- Data records -
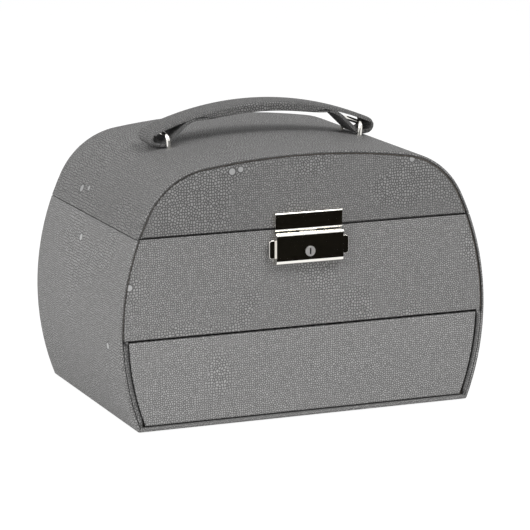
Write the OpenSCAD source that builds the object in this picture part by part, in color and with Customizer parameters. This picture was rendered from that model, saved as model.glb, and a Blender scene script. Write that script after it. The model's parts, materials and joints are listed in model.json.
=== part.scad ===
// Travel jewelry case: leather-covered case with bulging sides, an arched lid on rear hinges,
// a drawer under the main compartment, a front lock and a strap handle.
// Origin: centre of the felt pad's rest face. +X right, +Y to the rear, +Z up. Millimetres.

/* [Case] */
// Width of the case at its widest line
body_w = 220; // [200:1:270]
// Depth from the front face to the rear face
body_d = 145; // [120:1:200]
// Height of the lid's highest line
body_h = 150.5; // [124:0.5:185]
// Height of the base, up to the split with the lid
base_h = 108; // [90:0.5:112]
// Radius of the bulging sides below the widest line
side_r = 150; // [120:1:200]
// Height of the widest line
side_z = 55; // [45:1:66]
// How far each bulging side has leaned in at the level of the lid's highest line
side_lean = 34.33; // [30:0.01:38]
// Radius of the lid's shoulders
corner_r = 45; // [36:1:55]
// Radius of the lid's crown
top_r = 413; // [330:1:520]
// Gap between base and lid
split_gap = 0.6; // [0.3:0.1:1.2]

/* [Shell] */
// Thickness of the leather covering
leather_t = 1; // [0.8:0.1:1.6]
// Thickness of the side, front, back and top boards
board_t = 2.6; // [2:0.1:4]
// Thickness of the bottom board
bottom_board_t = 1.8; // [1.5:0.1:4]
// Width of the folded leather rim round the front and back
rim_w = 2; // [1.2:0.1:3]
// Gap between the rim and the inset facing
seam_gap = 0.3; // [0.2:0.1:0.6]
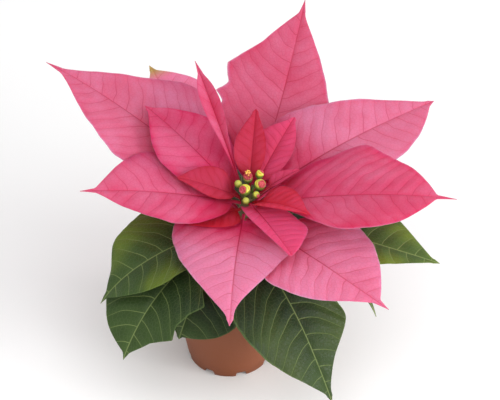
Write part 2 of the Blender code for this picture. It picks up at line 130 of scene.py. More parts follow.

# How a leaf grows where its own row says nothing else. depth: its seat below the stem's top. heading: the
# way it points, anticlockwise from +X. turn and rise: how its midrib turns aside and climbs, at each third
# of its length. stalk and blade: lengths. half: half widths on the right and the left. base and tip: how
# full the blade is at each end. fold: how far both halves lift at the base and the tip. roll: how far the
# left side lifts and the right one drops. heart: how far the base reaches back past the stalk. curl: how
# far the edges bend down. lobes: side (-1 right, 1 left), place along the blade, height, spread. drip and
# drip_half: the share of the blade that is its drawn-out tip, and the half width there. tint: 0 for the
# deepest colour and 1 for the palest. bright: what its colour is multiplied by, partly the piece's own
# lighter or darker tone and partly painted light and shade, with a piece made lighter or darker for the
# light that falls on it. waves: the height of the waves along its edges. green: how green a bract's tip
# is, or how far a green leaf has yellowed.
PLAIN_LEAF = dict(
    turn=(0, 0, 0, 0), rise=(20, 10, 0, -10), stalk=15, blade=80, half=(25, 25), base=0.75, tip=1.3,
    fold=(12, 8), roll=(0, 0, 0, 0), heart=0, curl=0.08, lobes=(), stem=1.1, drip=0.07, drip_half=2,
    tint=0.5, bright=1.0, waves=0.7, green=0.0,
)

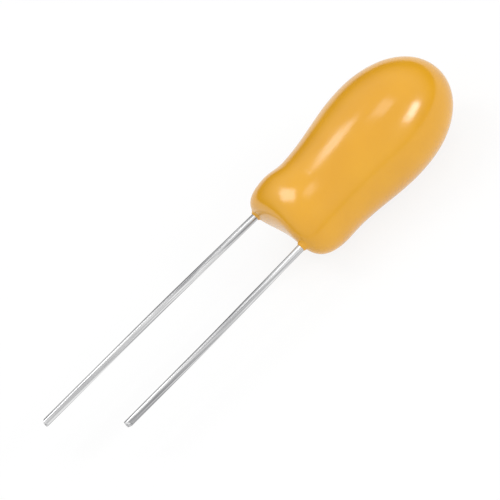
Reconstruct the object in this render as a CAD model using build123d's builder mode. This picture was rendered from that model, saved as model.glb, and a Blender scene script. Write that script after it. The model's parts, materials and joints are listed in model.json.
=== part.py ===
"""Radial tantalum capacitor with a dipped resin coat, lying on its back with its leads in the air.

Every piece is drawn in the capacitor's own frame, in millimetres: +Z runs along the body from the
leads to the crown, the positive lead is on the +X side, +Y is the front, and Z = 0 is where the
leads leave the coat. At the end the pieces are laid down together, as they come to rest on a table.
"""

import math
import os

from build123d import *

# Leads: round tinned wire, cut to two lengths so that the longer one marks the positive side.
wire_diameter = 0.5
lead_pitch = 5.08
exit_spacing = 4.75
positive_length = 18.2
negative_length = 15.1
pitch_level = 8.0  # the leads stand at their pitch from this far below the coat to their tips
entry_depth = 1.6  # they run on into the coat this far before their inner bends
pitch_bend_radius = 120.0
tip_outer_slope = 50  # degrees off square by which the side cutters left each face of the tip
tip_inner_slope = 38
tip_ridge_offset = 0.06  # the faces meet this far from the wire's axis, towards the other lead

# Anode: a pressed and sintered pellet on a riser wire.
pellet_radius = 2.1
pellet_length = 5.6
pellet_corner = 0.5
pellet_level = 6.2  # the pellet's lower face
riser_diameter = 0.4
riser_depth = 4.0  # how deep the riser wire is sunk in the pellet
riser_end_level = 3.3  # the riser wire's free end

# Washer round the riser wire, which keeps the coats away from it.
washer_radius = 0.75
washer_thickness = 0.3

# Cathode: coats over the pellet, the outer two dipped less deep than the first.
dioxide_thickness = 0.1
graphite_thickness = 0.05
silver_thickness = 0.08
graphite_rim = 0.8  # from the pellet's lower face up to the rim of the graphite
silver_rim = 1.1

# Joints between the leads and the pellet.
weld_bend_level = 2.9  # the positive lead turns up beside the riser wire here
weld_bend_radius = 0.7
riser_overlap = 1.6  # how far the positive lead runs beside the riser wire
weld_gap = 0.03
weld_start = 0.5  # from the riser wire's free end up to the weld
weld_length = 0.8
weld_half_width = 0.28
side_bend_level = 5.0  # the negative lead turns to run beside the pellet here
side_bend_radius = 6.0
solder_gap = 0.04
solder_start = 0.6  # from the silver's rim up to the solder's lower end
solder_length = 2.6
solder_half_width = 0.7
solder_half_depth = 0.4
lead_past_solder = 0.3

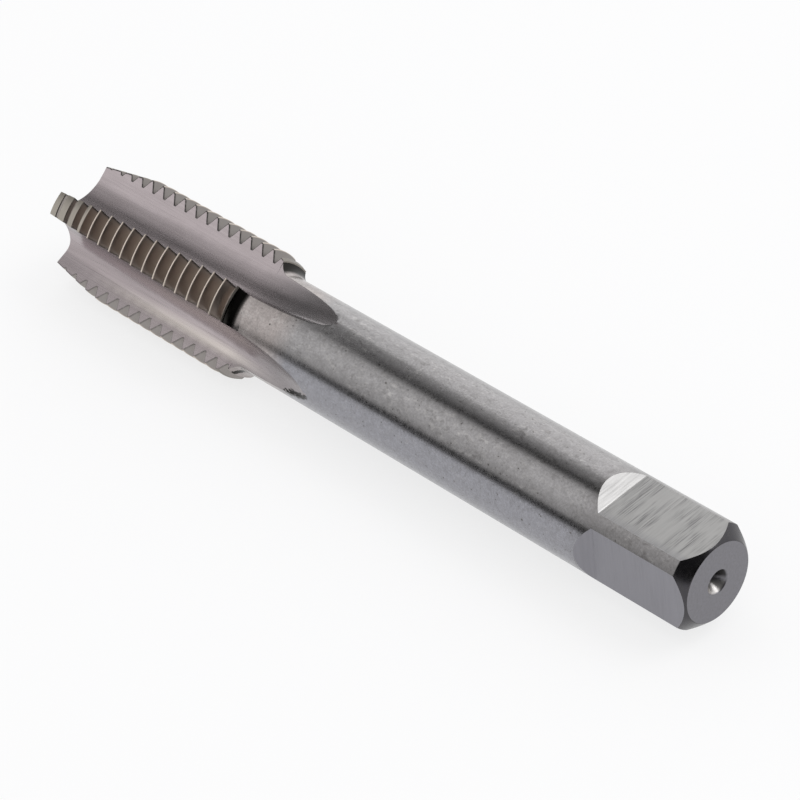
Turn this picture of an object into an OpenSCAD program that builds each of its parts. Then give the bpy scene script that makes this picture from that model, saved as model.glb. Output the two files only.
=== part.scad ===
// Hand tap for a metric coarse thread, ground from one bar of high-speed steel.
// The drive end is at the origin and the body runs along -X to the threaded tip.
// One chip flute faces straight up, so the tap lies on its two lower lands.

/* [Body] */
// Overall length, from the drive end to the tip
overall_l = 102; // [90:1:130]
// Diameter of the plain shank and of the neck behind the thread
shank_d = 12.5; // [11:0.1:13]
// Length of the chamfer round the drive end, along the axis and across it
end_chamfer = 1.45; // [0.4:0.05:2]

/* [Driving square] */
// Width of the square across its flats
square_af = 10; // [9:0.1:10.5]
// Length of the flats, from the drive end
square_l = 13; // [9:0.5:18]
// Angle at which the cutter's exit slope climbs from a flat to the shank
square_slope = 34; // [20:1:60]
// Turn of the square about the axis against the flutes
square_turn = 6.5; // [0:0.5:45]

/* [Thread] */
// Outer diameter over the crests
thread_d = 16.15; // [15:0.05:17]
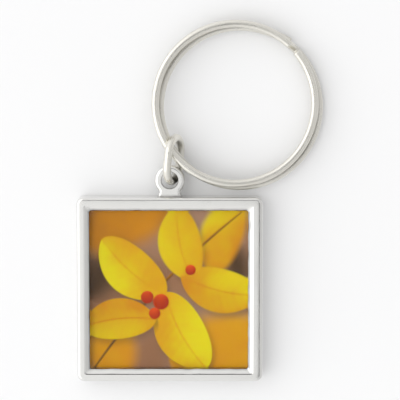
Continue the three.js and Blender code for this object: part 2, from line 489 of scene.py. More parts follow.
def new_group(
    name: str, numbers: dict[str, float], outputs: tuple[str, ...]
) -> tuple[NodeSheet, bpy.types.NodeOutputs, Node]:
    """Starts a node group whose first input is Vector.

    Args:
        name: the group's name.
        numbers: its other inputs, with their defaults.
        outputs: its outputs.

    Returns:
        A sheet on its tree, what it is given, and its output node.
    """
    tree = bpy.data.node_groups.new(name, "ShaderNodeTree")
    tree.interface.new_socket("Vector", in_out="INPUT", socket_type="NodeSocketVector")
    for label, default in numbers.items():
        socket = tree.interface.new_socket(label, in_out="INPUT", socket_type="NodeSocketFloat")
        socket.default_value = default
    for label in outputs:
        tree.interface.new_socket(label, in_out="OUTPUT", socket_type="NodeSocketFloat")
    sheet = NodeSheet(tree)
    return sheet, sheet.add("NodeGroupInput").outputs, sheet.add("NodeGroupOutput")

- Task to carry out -
In the listing above, please print only the lines from the first one to the line where "seam_gap = 0.3; // [0.2:0.1:0.6]" appears, exactly as written, both of those lines included.

- Written answer -
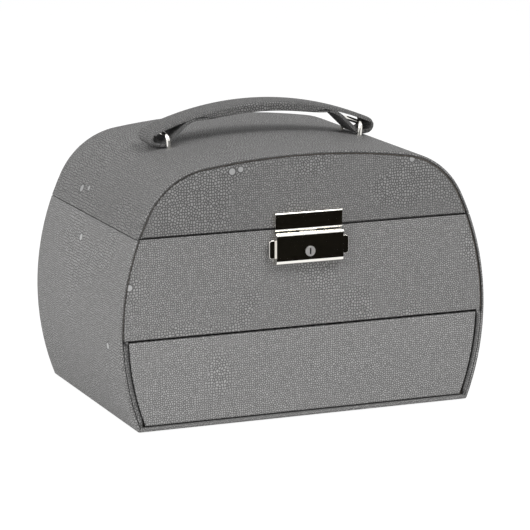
Write the OpenSCAD source that builds the object in this picture part by part, in color and with Customizer parameters. This picture was rendered from that model, saved as model.glb, and a Blender scene script. Write that script after it. The model's parts, materials and joints are listed in model.json.
=== part.scad ===
// Travel jewelry case: leather-covered case with bulging sides, an arched lid on rear hinges,
// a drawer under the main compartment, a front lock and a strap handle.
// Origin: centre of the felt pad's rest face. +X right, +Y to the rear, +Z up. Millimetres.

/* [Case] */
// Width of the case at its widest line
body_w = 220; // [200:1:270]
// Depth from the front face to the rear face
body_d = 145; // [120:1:200]
// Height of the lid's highest line
body_h = 150.5; // [124:0.5:185]
// Height of the base, up to the split with the lid
base_h = 108; // [90:0.5:112]
// Radius of the bulging sides below the widest line
side_r = 150; // [120:1:200]
// Height of the widest line
side_z = 55; // [45:1:66]
// How far each bulging side has leaned in at the level of the lid's highest line
side_lean = 34.33; // [30:0.01:38]
// Radius of the lid's shoulders
corner_r = 45; // [36:1:55]
// Radius of the lid's crown
top_r = 413; // [330:1:520]
// Gap between base and lid
split_gap = 0.6; // [0.3:0.1:1.2]

/* [Shell] */
// Thickness of the leather covering
leather_t = 1; // [0.8:0.1:1.6]
// Thickness of the side, front, back and top boards
board_t = 2.6; // [2:0.1:4]
// Thickness of the bottom board
bottom_board_t = 1.8; // [1.5:0.1:4]
// Width of the folded leather rim round the front and back
rim_w = 2; // [1.2:0.1:3]
// Gap between the rim and the inset facing
seam_gap = 0.3; // [0.2:0.1:0.6]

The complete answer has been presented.